### Aim:
Repeat the listing in full, word for word.
______________________________
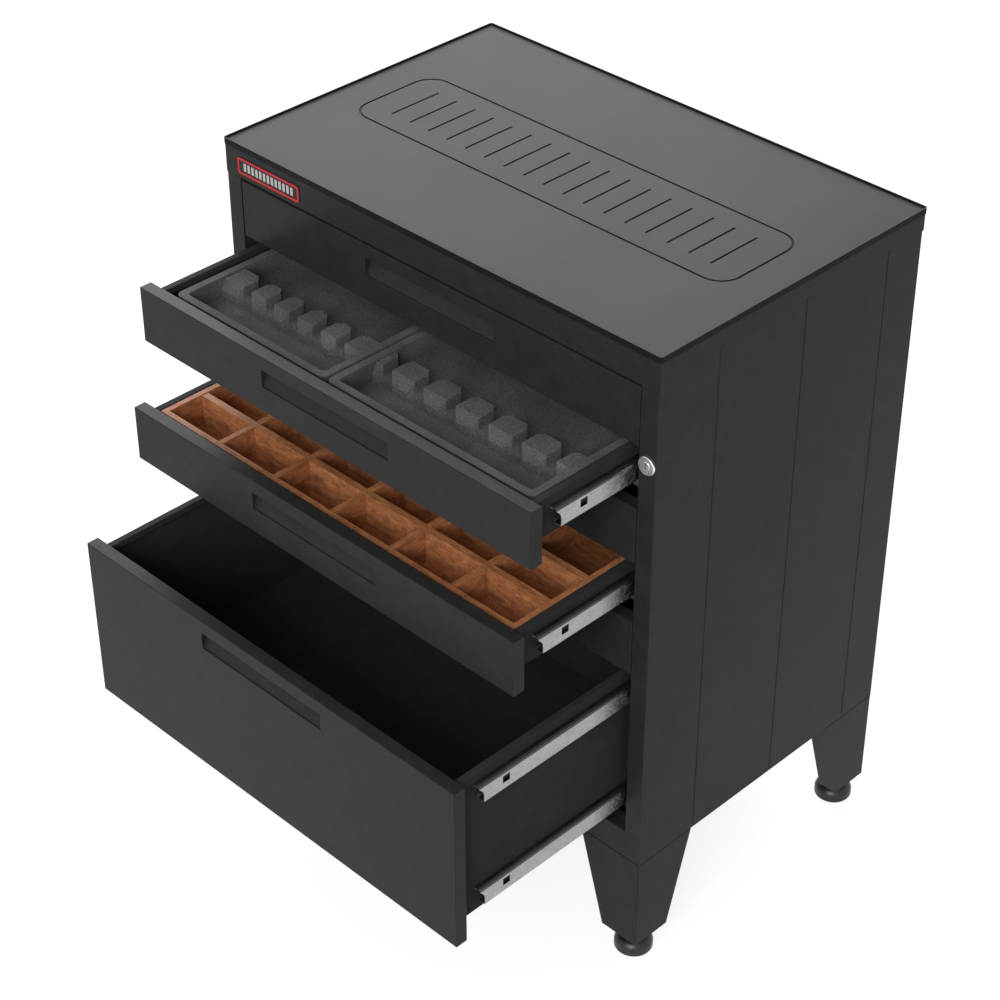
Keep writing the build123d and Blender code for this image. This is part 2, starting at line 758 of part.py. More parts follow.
def drawer_slides(index):
    """The drawer's own slide members, left and right, with notched front ends and a latch hole."""
    shift = -open_distances[index]
    start_y = slide_front_y + shift
    web_x = body_half + drawer_member_depth
    with BuildPart() as members:
        for level in slide_levels(index):
            with BuildSketch(Plane.XZ.offset(-start_y)):
                drawer_slide_section(level)
            extrude(amount=-slide_length)
            hole_y = start_y + member_hole_distance
            hole_z = level + member_hole_rise
            block((web_x - 2 * slide_sheet, web_x + slide_sheet),
                  (hole_y - member_hole_length / 2, hole_y + member_hole_length / 2),
                  (hole_z - member_hole_height / 2, hole_z + member_hole_height / 2), Mode.SUBTRACT)
            with Locations(Plane.YZ.offset(web_x).location
                           * Location((start_y + member_notch_depth - member_notch_radius, level, 0))):
                Cylinder(member_notch_radius, 2 * drawer_member_depth, mode=Mode.SUBTRACT)
            race_x = body_half + cage_ball_offset
            for side in (-1, 1):
                surface = level + side * drawer_member_height / 2
                block((race_x - raceway_width / 2, race_x + raceway_width / 2),
                      (start_y - raceway_overrun, start_y + slide_length + raceway_overrun),
                      (surface - side * raceway_depth, surface + side * raceway_depth), Mode.SUBTRACT)
        mirror(about=Plane.YZ)
    return members.part


def ball_cages(index):
    """The ball cages of a drawer's slides, which travel half as far as the drawer."""
    shift = -open_distances[index] / 2
    length = (ball_count - 1) * ball_pitch + 2 * cage_end_margin
    start_y = slide_front_y + drawer_travel / 2 + shift + cage_front_distance - cage_end_margin
    with BuildPart() as cages:
        for level in slide_levels(index):
            strip_x = (body_half + cage_strip_start, body_half + cage_web_offset + cage_web)
            web_x = (body_half + cage_web_offset, body_half + cage_web_offset + cage_web)
            span_y = (start_y, start_y + length)
            for side in (-1, 1):
                centre_z = level + side * ball_level
                block(strip_x, span_y, (centre_z - cage_sheet / 2, centre_z + cage_sheet / 2))
            block(web_x, span_y, (level - ball_level, level + ball_level))
            for side in (-1, 1):
                centre_z = level + side * ball_level
                for number in range(ball_count):
                    ball_y = start_y + cage_end_margin + number * ball_pitch
                    with Locations((body_half + cage_ball_offset, ball_y, centre_z)):
                        Cylinder(ball_radius + ball_hole_clearance, 4 * cage_sheet, mode=Mode.SUBTRACT)
                        Sphere(ball_radius)
        mirror(about=Plane.YZ)
    return cages.part


for index in range(len(drawer_rows)):
    number = index + 1
    save(f"drawer_{number}_front", drawer_front(index))
    save(f"drawer_{number}_body", drawer_body(index))
    save(f"drawer_{number}_slides", drawer_slides(index))
    save(f"drawer_{number}_ball_cages", ball_cages(index))


def drawer_floor_z(index):
    """Top face of a drawer's bottom sheet."""
    return drawer_top_z(index) - drawer_front_height(index) + body_bottom_rise + drawer_sheet


# Drawer 2: moulded tool trays with a handle bay, a notched ridge and a rear bay
tray_drawer_index = 1
tray_shift = -open_distances[tray_drawer_index]
tray_low = drawer_floor_z(tray_drawer_index)
tray_top = drawer_top_z(tray_drawer_index) - tray_top_drop


def tool_tray(x_span, tool_count, notch_pitch, notch_middle):
    """A moulded tray; tools lie across its ridge, with their handles in one of the pockets."""
    front = behind_front(tray_front_distance) + tray_shift
    back = behind_front(tray_back_distance) + tray_shift
    middle_x = sum(x_span) / 2
    inner_length = x_span[1] - x_span[0] - 2 * tray_rim
    pocket_z = tray_top - tray_pocket_depth
    ridge_front = front + tray_rim + tray_pocket_length
    ridge_back = ridge_front + tray_ridge_length
    ridge_z = tray_top - tray_ridge_drop
    notch_half = tray_notch_width / 2
    flare_half = notch_half + tray_notch_flare
    with BuildPart() as tray:
        with BuildSketch(Plane.XY.offset(tray_low)):
            with Locations((middle_x, (front + back) / 2)):
                RectangleRounded(x_span[1] - x_span[0], back - front, tray_corner_radius)
        extrude(amount=tray_top - tray_low)
        with BuildSketch(Plane.XY.offset(pocket_z)):
            with Locations((middle_x, (front + back) / 2)):
                RectangleRounded(inner_length, back - front - 2 * tray_rim, tray_pocket_radius)
        extrude(amount=tray_pocket_depth, mode=Mode.SUBTRACT)
        ridge_half = (inner_length + tray_rim) / 2
        block((middle_x - ridge_half, middle_x + ridge_half), (ridge_front, ridge_back), (pocket_z, ridge_z))
        slope_run, slope_drop = tray_ridge_slope
        with BuildSketch(Plane.YZ.offset(middle_x)):
            with BuildLine():
                Polyline(
                    (ridge_front, ridge_z - slope_drop),
                    (ridge_front + slope_run, ridge_z),
                    (ridge_front, ridge_z),
                    close=True,
                )
            make_face()
        extrude(amount=inner_length / 2, both=True, mode=Mode.SUBTRACT)
        first_x = notch_middle - (tool_count - 1) / 2 * notch_pitch
        notch_xs = [first_x + n * notch_pitch for n in range(tool_count)]
        round_z = ridge_z - tray_notch_depth + notch_half
        with BuildSketch(Plane.XZ.offset(-ridge_front)):
            with Locations(*[(x, round_z) for x in notch_xs]):
                Circle(notch_half)
            with Locations(*[(x, (round_z + ridge_z) / 2) for x in notch_xs]):
                Rectangle(tray_notch_width, ridge_z - round_z)
        extrude(amount=-tray_ridge_length, mode=Mode.SUBTRACT)
        with BuildSketch(Plane.XY.offset(pocket_z)):
            for x in notch_xs:
                for mouth_y, inward in ((ridge_front, 1), (ridge_back, -1)):
                    with BuildLine():
                        Polyline(
                            (x - flare_half, mouth_y),
                            (x + flare_half, mouth_y),
                            (x + notch_half, mouth_y + inward * tray_notch_flare),
                            (x - notch_half, mouth_y + inward * tray_notch_flare),
                            close=True,
                        )
                    make_face()
        extrude(amount=tray_pocket_depth, mode=Mode.SUBTRACT)
    return tray.part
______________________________
### Task solution:
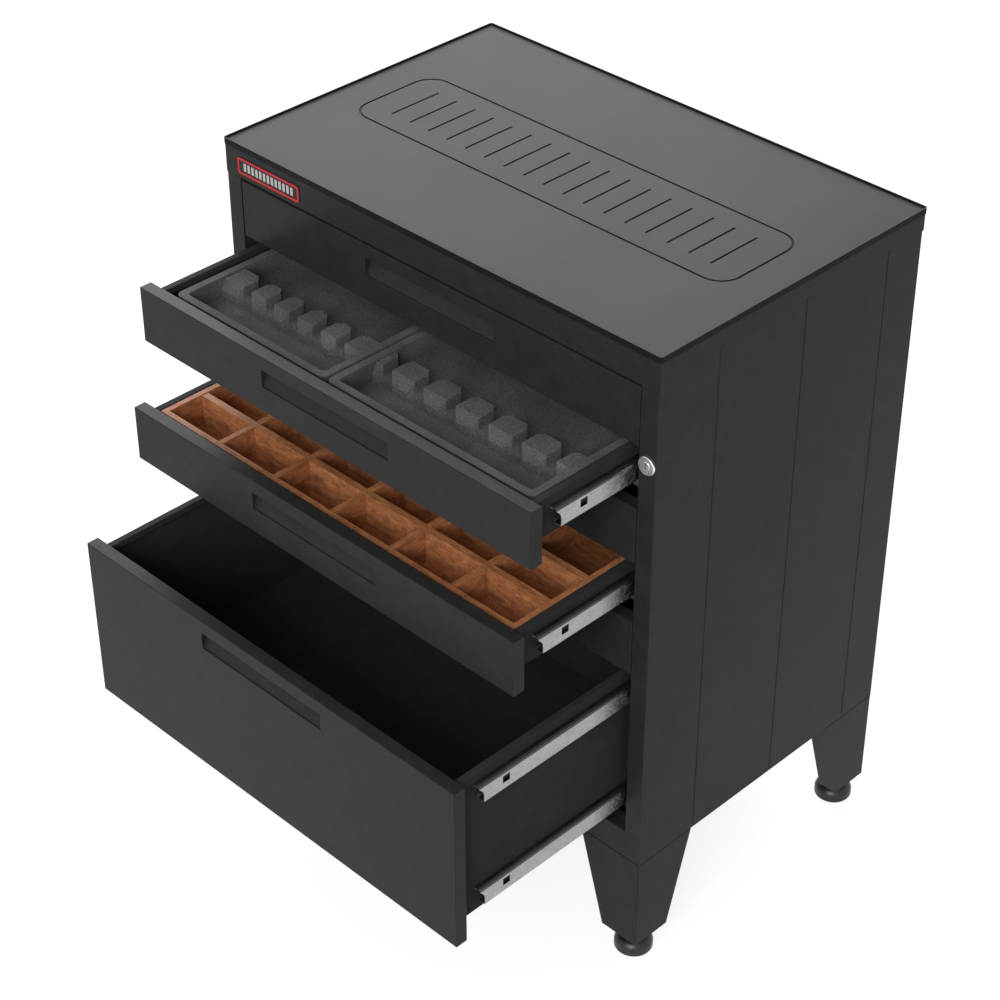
Keep writing the build123d and Blender code for this image. This is part 2, starting at line 758 of part.py. More parts follow.
def drawer_slides(index):
    """The drawer's own slide members, left and right, with notched front ends and a latch hole."""
    shift = -open_distances[index]
    start_y = slide_front_y + shift
    web_x = body_half + drawer_member_depth
    with BuildPart() as members:
        for level in slide_levels(index):
            with BuildSketch(Plane.XZ.offset(-start_y)):
                drawer_slide_section(level)
            extrude(amount=-slide_length)
            hole_y = start_y + member_hole_distance
            hole_z = level + member_hole_rise
            block((web_x - 2 * slide_sheet, web_x + slide_sheet),
                  (hole_y - member_hole_length / 2, hole_y + member_hole_length / 2),
                  (hole_z - member_hole_height / 2, hole_z + member_hole_height / 2), Mode.SUBTRACT)
            with Locations(Plane.YZ.offset(web_x).location
                           * Location((start_y + member_notch_depth - member_notch_radius, level, 0))):
                Cylinder(member_notch_radius, 2 * drawer_member_depth, mode=Mode.SUBTRACT)
            race_x = body_half + cage_ball_offset
            for side in (-1, 1):
                surface = level + side * drawer_member_height / 2
                block((race_x - raceway_width / 2, race_x + raceway_width / 2),
                      (start_y - raceway_overrun, start_y + slide_length + raceway_overrun),
                      (surface - side * raceway_depth, surface + side * raceway_depth), Mode.SUBTRACT)
        mirror(about=Plane.YZ)
    return members.part


def ball_cages(index):
    """The ball cages of a drawer's slides, which travel half as far as the drawer."""
    shift = -open_distances[index] / 2
    length = (ball_count - 1) * ball_pitch + 2 * cage_end_margin
    start_y = slide_front_y + drawer_travel / 2 + shift + cage_front_distance - cage_end_margin
    with BuildPart() as cages:
        for level in slide_levels(index):
            strip_x = (body_half + cage_strip_start, body_half + cage_web_offset + cage_web)
            web_x = (body_half + cage_web_offset, body_half + cage_web_offset + cage_web)
            span_y = (start_y, start_y + length)
            for side in (-1, 1):
                centre_z = level + side * ball_level
                block(strip_x, span_y, (centre_z - cage_sheet / 2, centre_z + cage_sheet / 2))
            block(web_x, span_y, (level - ball_level, level + ball_level))
            for side in (-1, 1):
                centre_z = level + side * ball_level
                for number in range(ball_count):
                    ball_y = start_y + cage_end_margin + number * ball_pitch
                    with Locations((body_half + cage_ball_offset, ball_y, centre_z)):
                        Cylinder(ball_radius + ball_hole_clearance, 4 * cage_sheet, mode=Mode.SUBTRACT)
                        Sphere(ball_radius)
        mirror(about=Plane.YZ)
    return cages.part


for index in range(len(drawer_rows)):
    number = index + 1
    save(f"drawer_{number}_front", drawer_front(index))
    save(f"drawer_{number}_body", drawer_body(index))
    save(f"drawer_{number}_slides", drawer_slides(index))
    save(f"drawer_{number}_ball_cages", ball_cages(index))


def drawer_floor_z(index):
    """Top face of a drawer's bottom sheet."""
    return drawer_top_z(index) - drawer_front_height(index) + body_bottom_rise + drawer_sheet


# Drawer 2: moulded tool trays with a handle bay, a notched ridge and a rear bay
tray_drawer_index = 1
tray_shift = -open_distances[tray_drawer_index]
tray_low = drawer_floor_z(tray_drawer_index)
tray_top = drawer_top_z(tray_drawer_index) - tray_top_drop


def tool_tray(x_span, tool_count, notch_pitch, notch_middle):
    """A moulded tray; tools lie across its ridge, with their handles in one of the pockets."""
    front = behind_front(tray_front_distance) + tray_shift
    back = behind_front(tray_back_distance) + tray_shift
    middle_x = sum(x_span) / 2
    inner_length = x_span[1] - x_span[0] - 2 * tray_rim
    pocket_z = tray_top - tray_pocket_depth
    ridge_front = front + tray_rim + tray_pocket_length
    ridge_back = ridge_front + tray_ridge_length
    ridge_z = tray_top - tray_ridge_drop
    notch_half = tray_notch_width / 2
    flare_half = notch_half + tray_notch_flare
    with BuildPart() as tray:
        with BuildSketch(Plane.XY.offset(tray_low)):
            with Locations((middle_x, (front + back) / 2)):
                RectangleRounded(x_span[1] - x_span[0], back - front, tray_corner_radius)
        extrude(amount=tray_top - tray_low)
        with BuildSketch(Plane.XY.offset(pocket_z)):
            with Locations((middle_x, (front + back) / 2)):
                RectangleRounded(inner_length, back - front - 2 * tray_rim, tray_pocket_radius)
        extrude(amount=tray_pocket_depth, mode=Mode.SUBTRACT)
        ridge_half = (inner_length + tray_rim) / 2
        block((middle_x - ridge_half, middle_x + ridge_half), (ridge_front, ridge_back), (pocket_z, ridge_z))
        slope_run, slope_drop = tray_ridge_slope
        with BuildSketch(Plane.YZ.offset(middle_x)):
            with BuildLine():
                Polyline(
                    (ridge_front, ridge_z - slope_drop),
                    (ridge_front + slope_run, ridge_z),
                    (ridge_front, ridge_z),
                    close=True,
                )
            make_face()
        extrude(amount=inner_length / 2, both=True, mode=Mode.SUBTRACT)
        first_x = notch_middle - (tool_count - 1) / 2 * notch_pitch
        notch_xs = [first_x + n * notch_pitch for n in range(tool_count)]
        round_z = ridge_z - tray_notch_depth + notch_half
        with BuildSketch(Plane.XZ.offset(-ridge_front)):
            with Locations(*[(x, round_z) for x in notch_xs]):
                Circle(notch_half)
            with Locations(*[(x, (round_z + ridge_z) / 2) for x in notch_xs]):
                Rectangle(tray_notch_width, ridge_z - round_z)
        extrude(amount=-tray_ridge_length, mode=Mode.SUBTRACT)
        with BuildSketch(Plane.XY.offset(pocket_z)):
            for x in notch_xs:
                for mouth_y, inward in ((ridge_front, 1), (ridge_back, -1)):
                    with BuildLine():
                        Polyline(
                            (x - flare_half, mouth_y),
                            (x + flare_half, mouth_y),
                            (x + notch_half, mouth_y + inward * tray_notch_flare),
                            (x - notch_half, mouth_y + inward * tray_notch_flare),
                            close=True,
                        )
                    make_face()
        extrude(amount=tray_pocket_depth, mode=Mode.SUBTRACT)
    return tray.part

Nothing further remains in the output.